Professional Twitter Analysis
Believe or not, researchers have found significant correlations between social media posts and the direction of financial markets. According to a Bloomberg article from late 2010, researchers at the University of Manchester and Indiana University found a way to predict daily changes in the Dow Jones Industrial Average by observing specific emotional keywords on Twitter.
“A change in emotions expressed online would be followed between two and six days later by a move in the index, the researchers said, and this information let them predict its movements with 87.6 percent accuracy.” - Bloomberg
The data was compelling enough for a group of investment managers to start a hedge fund based completely on tracking social media moods. Derwent Absolute Return Fund was funded initially with $39 million under management following trading models and algorithms that weighed sentiment on Twitter. Additionally, the models extracted data from the posts to know on which index to trade or if to buy or sell commodities such as oil, gold or even currencies.
The fund operated for a month during 2011, achieving a 1.86% return on its sterling shares, which fared ahead of the market and the average hedge fund returns. The fund was consequently liquidated as the managers believed it would be more profitable to sell the social media based trading platform to private investors rather than using it themselves. Paul Hawtin, CEO and Founder of Derwent, is aiming to attract between 3,000 and 5,000 customers to trade through its system, taking a cut from the trading fees charged from brokers.

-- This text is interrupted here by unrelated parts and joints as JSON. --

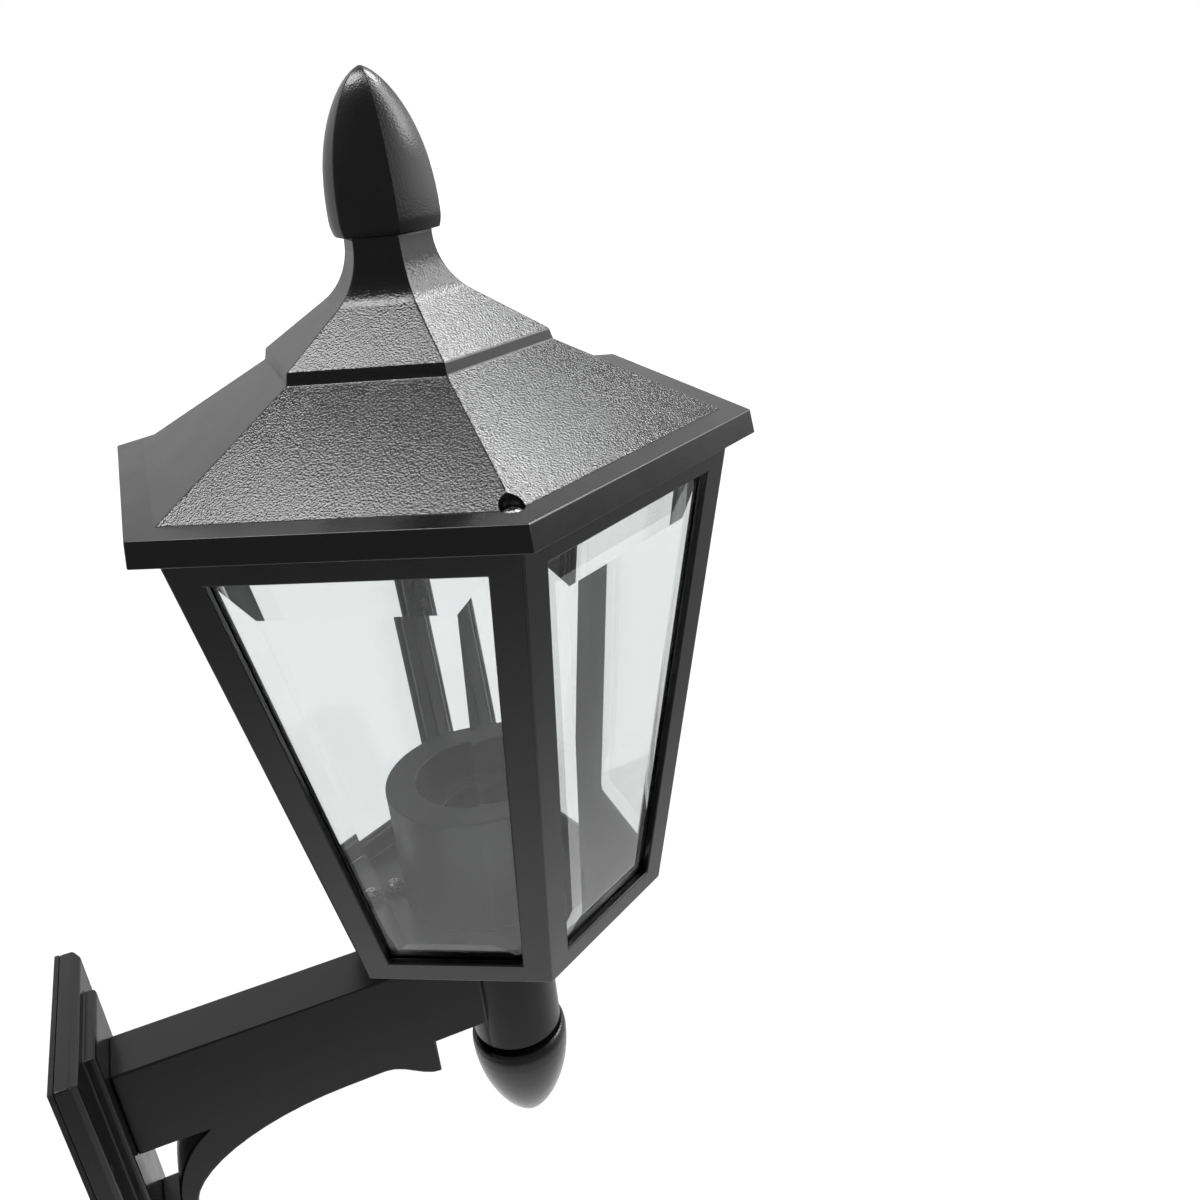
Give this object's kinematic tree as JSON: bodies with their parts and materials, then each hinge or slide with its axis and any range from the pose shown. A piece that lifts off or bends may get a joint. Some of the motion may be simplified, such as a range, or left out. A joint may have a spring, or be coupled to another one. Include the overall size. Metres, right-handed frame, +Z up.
{
  "type": "outdoor wall light",
  "caption": "Six-sided glazed lantern with a lift-off hipped roof and finials, on a stem held by a braced arm and a wall plate, with a screw lamp holder inside.",
  "frame": {"origin": "centre of the seal's back on the wall, behind the wall plate's middle", "axes": "+Z up, +Y into the wall along the arm, +X across the wall; the lantern's axis is vertical, 150 mm out from the wall"},
  "size_m": [0.2, 0.2366, 0.406],
  "materials": {
    "grained_coat": "black powder coat with a fine glossy grain",
    "black_coat": "black powder coat, satin, fine grain",
    "satin_coat": "smooth black coat, semi-gloss",
    "clear_glass": "clear, ground bevels, polished",
    "holder_plastic": "dark grey moulded plastic, satin",
    "holder_insert": "dark heat-resistant moulding, satin",
    "terminal_plastic": "natural moulded plastic",
    "lead_brown": "brown insulation",
    "lead_blue": "blue insulation",
    "seal_rubber": "black foam rubber, matt",
    "steel": "zinc-plated steel",
    "brass": "plain brass"
  },
  "bodies": {
    "lantern": {"wall_gasket": "seal_rubber", "wall_plate": "black_coat", "arm_bracket": "black_coat", "bracket_screws": "steel", "terminal_block": "terminal_plastic", "terminal_screws": "brass", "earth_screw": "brass", "lead_live": "lead_brown", "lead_neutral": "lead_blue", "hollow_rod": "steel", "rod_washer": "steel", "rod_nut": "steel", "drop_collar": "black_coat", "drop_finial": "satin_coat", "lantern_frame": "black_coat", "pane_1": "clear_glass", "pane_2": "clear_glass", "pane_3": "clear_glass", "pane_4": "clear_glass", "pane_5": "clear_glass", "pane_6": "clear_glass", "holder_cup": "holder_plastic", "cup_screws": "steel", "lamp_holder": "holder_insert", "centre_contact": "brass", "side_contacts": "brass", "rim_gasket": "seal_rubber"},
    "roof": {"roof": "grained_coat", "roof_screws": "steel", "roof_finial": "satin_coat", "finial_bolt": "steel"}
  },
  "joints": [
    {"name": "roof_lift", "type": "slide", "parent": "lantern", "child": "roof", "axis": [0, 0, 1], "range_m": [0, 0.12]}
  ]
}
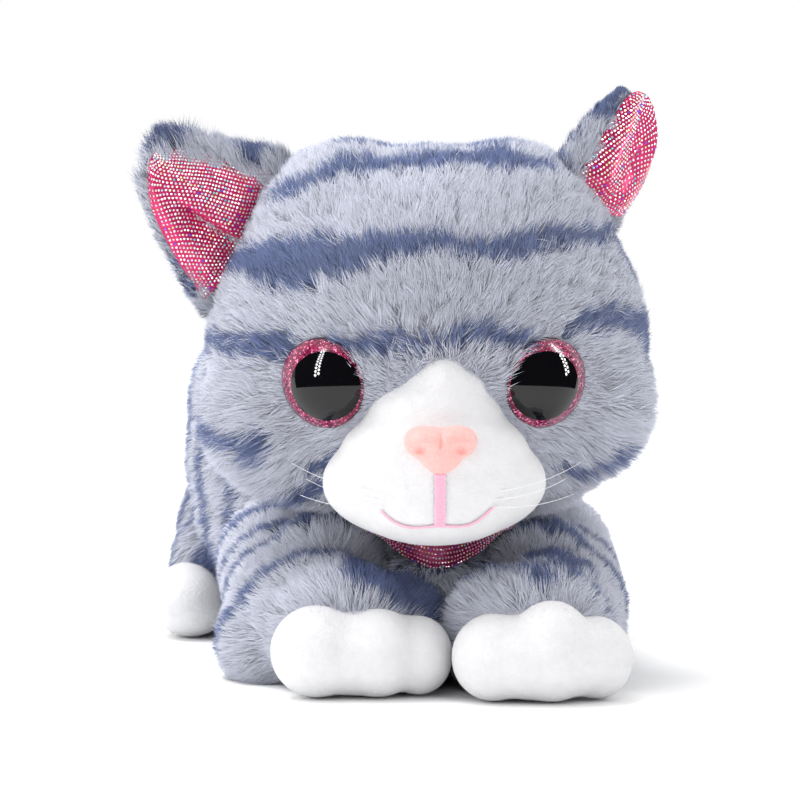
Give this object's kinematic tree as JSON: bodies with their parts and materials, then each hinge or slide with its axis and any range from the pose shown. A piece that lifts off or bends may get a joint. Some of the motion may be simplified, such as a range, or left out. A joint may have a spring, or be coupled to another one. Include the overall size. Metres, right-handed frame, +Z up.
{
  "type": "interactive plush pet",
  "caption": "Lying striped plush kitten with a head that turns and a tail that wags on geared motors, and touch switches under its crown and back.",
  "frame": {"origin": "on the flat belly plate, on the toy's centre line, midway between the head motor and the layshaft", "axes": "+Z up, the face looks towards -Y, +X is the kitten's left side"},
  "size_m": [0.1644, 0.3129, 0.178],
  "materials": {
    "grey_fur": "long pile plush, striped",
    "white_plush": "short pile plush",
    "fibre_fill": "polyester fibre fill",
    "sequin_cloth": "foil dot sequin fabric",
    "nose_flock": "satin pink flock",
    "eye_clear": "clear acrylic dome",
    "eye_black": "glossy black",
    "eye_glitter": "pink glitter film",
    "nylon": "clear nylon bristle",
    "black_abs": "moulded ABS",
    "grey_abs": "moulded ABS",
    "white_acetal": "moulded acetal",
    "board_green": "fibreglass board with solder mask",
    "cell_jacket": "printed cell jacket without lettering",
    "steel": "plated steel",
    "brass": "turned brass"
  },
  "bodies": {
    "torso": {"body_skin": "grey_fur", "body_fill": "fibre_fill", "foreleg_right": "grey_fur", "foreleg_left": "grey_fur", "front_paw_right": "white_plush", "front_paw_left": "white_plush", "haunch_right": "grey_fur", "haunch_left": "grey_fur", "hind_paw_right": "white_plush", "hind_paw_left": "white_plush", "collar": "sequin_cloth", "chassis_base": "grey_abs", "chassis_top": "black_abs", "chassis_screws": "steel", "battery_cells": "cell_jacket", "battery_contacts": "steel", "circuit_board": "board_green", "board_parts": "black_abs", "speaker": "black_abs", "power_switch_body": "steel", "head_motor": "steel", "tail_motor": "steel", "layshaft_pin": "steel", "neck_bush": "brass", "tail_bush": "brass", "back_sensor_base": "white_acetal"},
    "head": {"head_skin": "grey_fur", "head_fill": "fibre_fill", "head_frame": "white_acetal", "neck_shaft": "steel", "neck_gear": "white_acetal", "muzzle": "white_plush", "nose": "nose_flock", "eye_lens_right": "eye_clear", "eye_lens_left": "eye_clear", "eye_cup_right": "eye_black", "eye_cup_left": "eye_black", "eye_pupils": "eye_black", "eye_glitter_rings": "eye_glitter", "eye_washers": "white_acetal", "ear_right": "grey_fur", "ear_left": "grey_fur", "ear_lining_right": "sequin_cloth", "ear_lining_left": "sequin_cloth", "whiskers_right": "nylon", "whiskers_left": "nylon", "head_sensor_base": "white_acetal"},
    "layshaft": {"layshaft_gear": "white_acetal"},
    "head_rotor": {"head_motor_pinion": "brass"},
    "tail": {"tail_arm": "white_acetal", "tail_fill": "fibre_fill", "tail_skin": "grey_fur", "tail_gear": "white_acetal"},
    "tail_rotor": {"tail_motor_pinion": "brass"},
    "battery_hatch": {"battery_door": "grey_abs", "battery_door_screw": "steel"},
    "power_slider": {"power_switch_knob": "black_abs"},
    "back_touch": {"back_sensor_button": "black_abs"},
    "head_touch": {"head_sensor_button": "black_abs"}
  },
  "joints": [
    {"name": "head_turn", "type": "hinge", "parent": "torso", "child": "head", "pos_m": [0, -0.052, 0], "axis": [0, 0, 1], "range_deg": [-19, 31]},
    {"name": "layshaft_spin", "type": "hinge", "parent": "torso", "child": "layshaft", "pos_m": [0, -0.022, 0], "axis": [0, 0, 1], "range_deg": [-126, 78]},
    {"name": "head_motor_spin", "type": "hinge", "parent": "torso", "child": "head_rotor", "pos_m": [0, 0.008, 0], "axis": [0, 0, 1], "range_deg": [-306, 498]},
    {"name": "tail_wag", "type": "hinge", "parent": "torso", "child": "tail", "pos_m": [0, 0, 0.056], "axis": [0, 1, 0], "range_deg": [-35, 35]},
    {"name": "tail_motor_spin", "type": "hinge", "parent": "torso", "child": "tail_rotor", "pos_m": [0, 0, 0.031], "axis": [0, 1, 0], "range_deg": [-142, 142]},
    {"name": "battery_door_lift", "type": "slide", "parent": "torso", "child": "battery_hatch", "axis": [0, 0, -1], "range_m": [0, 0.015]},
    {"name": "power_switch_slide", "type": "slide", "parent": "torso", "child": "power_slider", "axis": [1, 0, 0], "range_m": [0, 0.004]},
    {"name": "back_button_press", "type": "slide", "parent": "torso", "child": "back_touch", "axis": [0, 0, -1], "range_m": [0, 0.0015], "stiffness_N_per_m": 250, "springref_m": -0.001},
    {"name": "head_button_press", "type": "slide", "parent": "head", "child": "head_touch", "axis": [0, 0, -1], "range_m": [0, 0.0015], "stiffness_N_per_m": 250, "springref_m": -0.001}
  ],
  "couplings": [
    {"joint": "layshaft_spin", "follows": "head_turn", "ratio": -4},
    {"joint": "head_motor_spin", "follows": "head_turn", "ratio": 16},
    {"joint": "tail_motor_spin", "follows": "tail_wag", "ratio": -4}
  ]
}
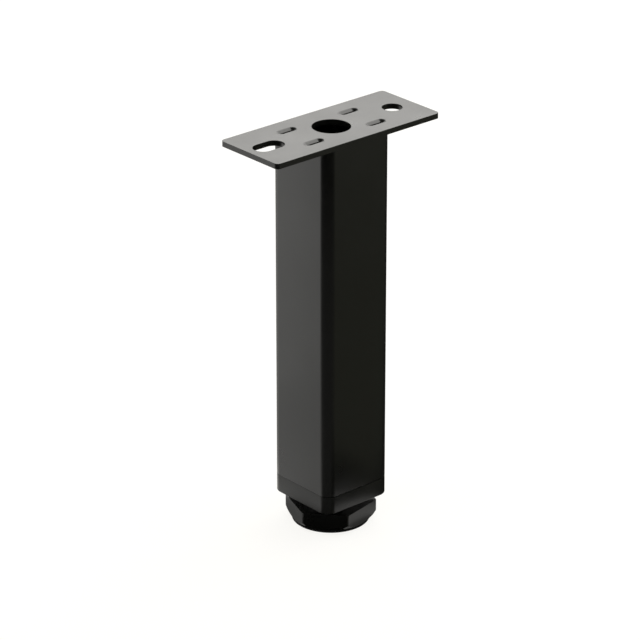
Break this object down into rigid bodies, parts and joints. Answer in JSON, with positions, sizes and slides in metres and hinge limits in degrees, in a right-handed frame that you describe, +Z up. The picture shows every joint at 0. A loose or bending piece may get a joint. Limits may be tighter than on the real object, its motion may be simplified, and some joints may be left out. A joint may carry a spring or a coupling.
{
  "type": "adjustable furniture foot",
  "caption": "Square steel furniture leg with a slotted screw plate on top and a screwed hexagon foot under its end cap, for levelling.",
  "frame": {"origin": "middle of the foot's base, on the floor, with the foot unscrewed 2.5 mm as in the picture", "axes": "+Z up along the leg and the spindle, X along the mounting plate's long side, the round screw hole on +X and the slotted one on -X"},
  "size_m": [0.075, 0.0316, 0.1515],
  "materials": {
    "powder_coat": "satin black powder coat with a fine grain",
    "cap_plastic": "moulded black plastic, fine matt texture",
    "foot_plastic": "moulded black plastic, smooth satin",
    "zinc_steel": "zinc plated",
    "pad_rubber": "matt black rubber"
  },
  "bodies": {
    "leg": {"mounting_plate": "powder_coat", "square_tube": "powder_coat", "end_cap": "cap_plastic", "spindle_nut": "zinc_steel"},
    "pad": {"glide_pad": "pad_rubber"},
    "foot": {"hex_foot": "foot_plastic", "spindle": "zinc_steel"}
  },
  "joints": [
    {"name": "height_adjust", "type": "slide", "parent": "leg", "child": "pad", "axis": [0, 0, -1], "range_m": [-0.00245, 0.015]},
    {"name": "foot_turn", "type": "hinge", "parent": "pad", "child": "foot", "pos_m": [0, 0, 0.0075], "axis": [0, 0, -1], "range_deg": [-590, 3602]}
  ],
  "couplings": [
    {"joint": "foot_turn", "follows": "height_adjust", "rad_per_m": 4188.8}
  ]
}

The Value of Public Information
While this is only one example, maybe even a ~$40 million beta test, the prominence and importance of Twitter and other social networks to financial markets is undeniable. As of June 2012, Twitter reached 400 million tweets per day, up 60 million from the figure released in March of the same year. As people become more accustomed to sharing content online, it will be possible to get a more accurate read of market sentiment and be able to capitalize on it.
While it is evident that Twitter and social networks will provide massively valuable data for researchers and hedge funds capable of creating algorithms to trade on it, individual investors and companies should also be aware of how social media can help or affect their investments.
Starting with individuals, the use of social media will be directly related to the investing objectives each one has. For instance, value investors would probably not give a lot of value to market trends and sentiment as they look for fundamental long-term value in companies. Momentum investors or high-frequency traders could really take advantage of sentimental swings on the other hand, given that they look for short-term profits and a quick way to realize value.
By creating lists of interesting stocks, individual investors could quickly weigh what is being said of the respective companies and use the information as a factor on whether to trade or not. This information is in no way a replacement of techniques such as fundamental or technical analysis, however, it can provide a unique advantage in relation to the rest of the market.
Companies on the other hand can use the same type of information to understand where their stock price is heading – public companies at least – and take preemptive measures if necessary to avoid unwanted volatility in case of negative events. For instance, a public relations scandal could significantly affect a company’s stock price in a matter of days, but such negative reactions will be available in a matter of hours on social media platforms so an official statement could be released or an apology issued.
The power of social media is more evident in our daily life, be it in local elections or international politics, and the influence it will attain in financial markets and investments will greatly change the normal way of looking at the art of investing.